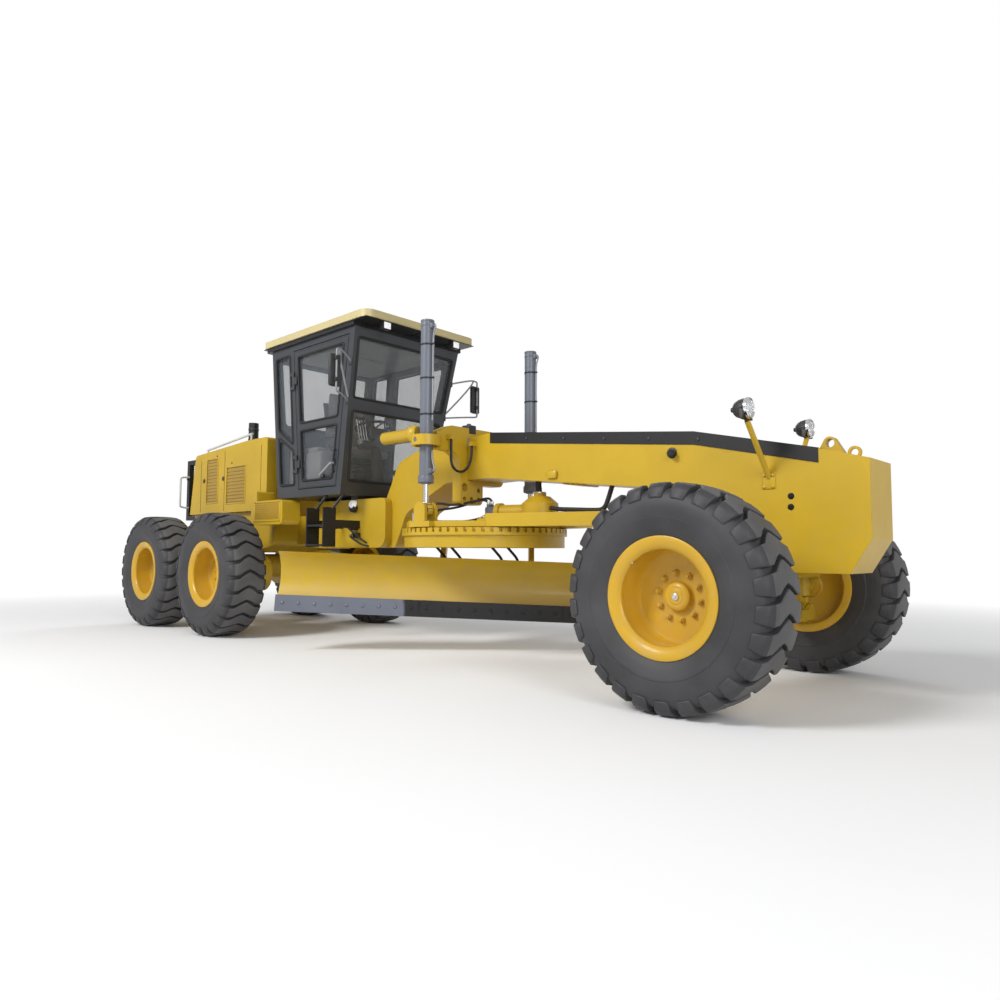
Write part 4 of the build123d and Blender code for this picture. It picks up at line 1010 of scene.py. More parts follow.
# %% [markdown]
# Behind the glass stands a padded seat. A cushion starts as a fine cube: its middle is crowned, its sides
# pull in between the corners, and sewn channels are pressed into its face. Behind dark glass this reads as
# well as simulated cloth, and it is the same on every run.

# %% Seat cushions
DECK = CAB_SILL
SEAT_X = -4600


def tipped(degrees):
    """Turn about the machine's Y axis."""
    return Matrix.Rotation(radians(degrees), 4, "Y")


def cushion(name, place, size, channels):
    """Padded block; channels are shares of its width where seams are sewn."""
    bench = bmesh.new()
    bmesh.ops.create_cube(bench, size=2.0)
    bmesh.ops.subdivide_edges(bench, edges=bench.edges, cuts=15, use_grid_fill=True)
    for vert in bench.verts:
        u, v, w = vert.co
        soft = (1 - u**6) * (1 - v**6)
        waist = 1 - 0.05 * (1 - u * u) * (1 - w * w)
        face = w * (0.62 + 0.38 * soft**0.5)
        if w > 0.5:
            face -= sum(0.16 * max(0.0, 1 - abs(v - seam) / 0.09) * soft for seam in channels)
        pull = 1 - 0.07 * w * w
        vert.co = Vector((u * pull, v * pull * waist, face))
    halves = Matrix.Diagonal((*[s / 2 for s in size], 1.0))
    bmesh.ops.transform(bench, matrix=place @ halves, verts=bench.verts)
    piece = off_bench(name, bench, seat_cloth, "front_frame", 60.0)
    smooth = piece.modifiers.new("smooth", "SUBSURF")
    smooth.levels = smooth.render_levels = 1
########
- Direction
Quote each line of the listing above exactly.

- Finished exercise
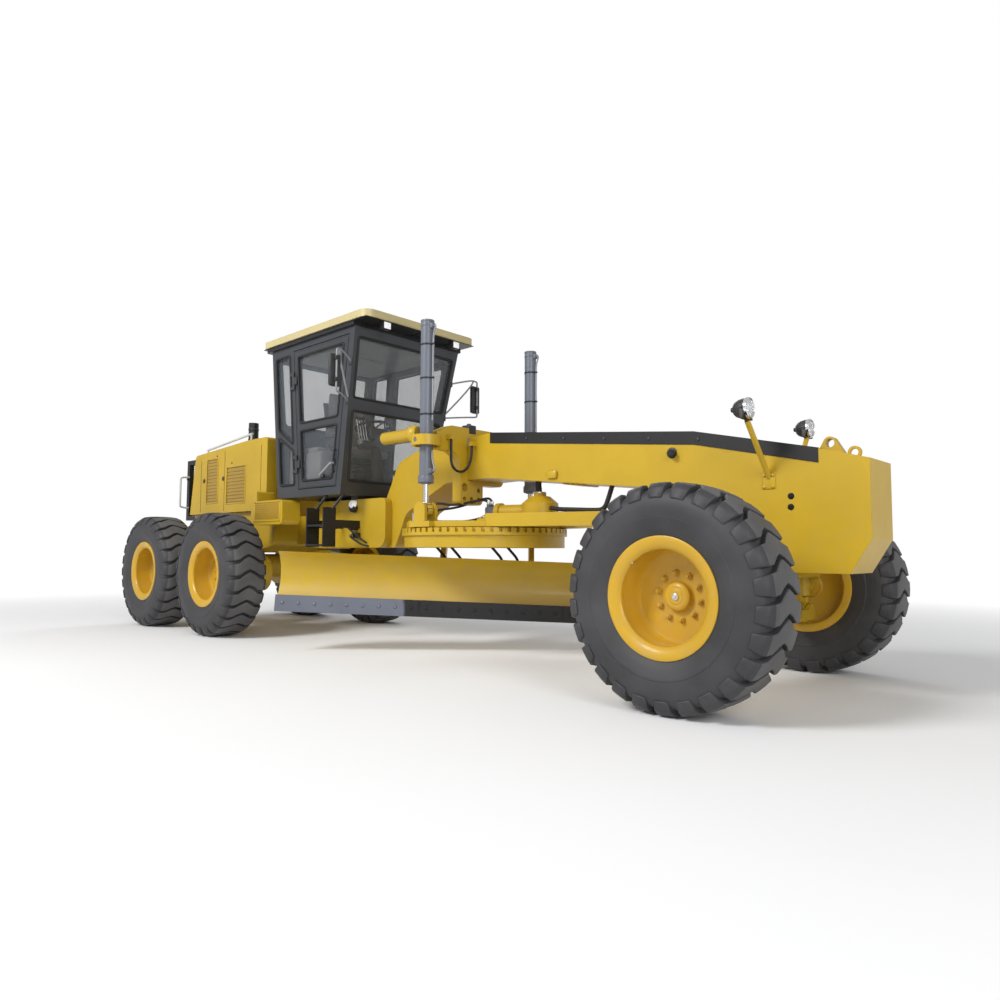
Write part 4 of the build123d and Blender code for this picture. It picks up at line 1010 of scene.py. More parts follow.
# %% [markdown]
# Behind the glass stands a padded seat. A cushion starts as a fine cube: its middle is crowned, its sides
# pull in between the corners, and sewn channels are pressed into its face. Behind dark glass this reads as
# well as simulated cloth, and it is the same on every run.

# %% Seat cushions
DECK = CAB_SILL
SEAT_X = -4600


def tipped(degrees):
    """Turn about the machine's Y axis."""
    return Matrix.Rotation(radians(degrees), 4, "Y")


def cushion(name, place, size, channels):
    """Padded block; channels are shares of its width where seams are sewn."""
    bench = bmesh.new()
    bmesh.ops.create_cube(bench, size=2.0)
    bmesh.ops.subdivide_edges(bench, edges=bench.edges, cuts=15, use_grid_fill=True)
    for vert in bench.verts:
        u, v, w = vert.co
        soft = (1 - u**6) * (1 - v**6)
        waist = 1 - 0.05 * (1 - u * u) * (1 - w * w)
        face = w * (0.62 + 0.38 * soft**0.5)
        if w > 0.5:
            face -= sum(0.16 * max(0.0, 1 - abs(v - seam) / 0.09) * soft for seam in channels)
        pull = 1 - 0.07 * w * w
        vert.co = Vector((u * pull, v * pull * waist, face))
    halves = Matrix.Diagonal((*[s / 2 for s in size], 1.0))
    bmesh.ops.transform(bench, matrix=place @ halves, verts=bench.verts)
    piece = off_bench(name, bench, seat_cloth, "front_frame", 60.0)
    smooth = piece.modifiers.new("smooth", "SUBSURF")
    smooth.levels = smooth.render_levels = 1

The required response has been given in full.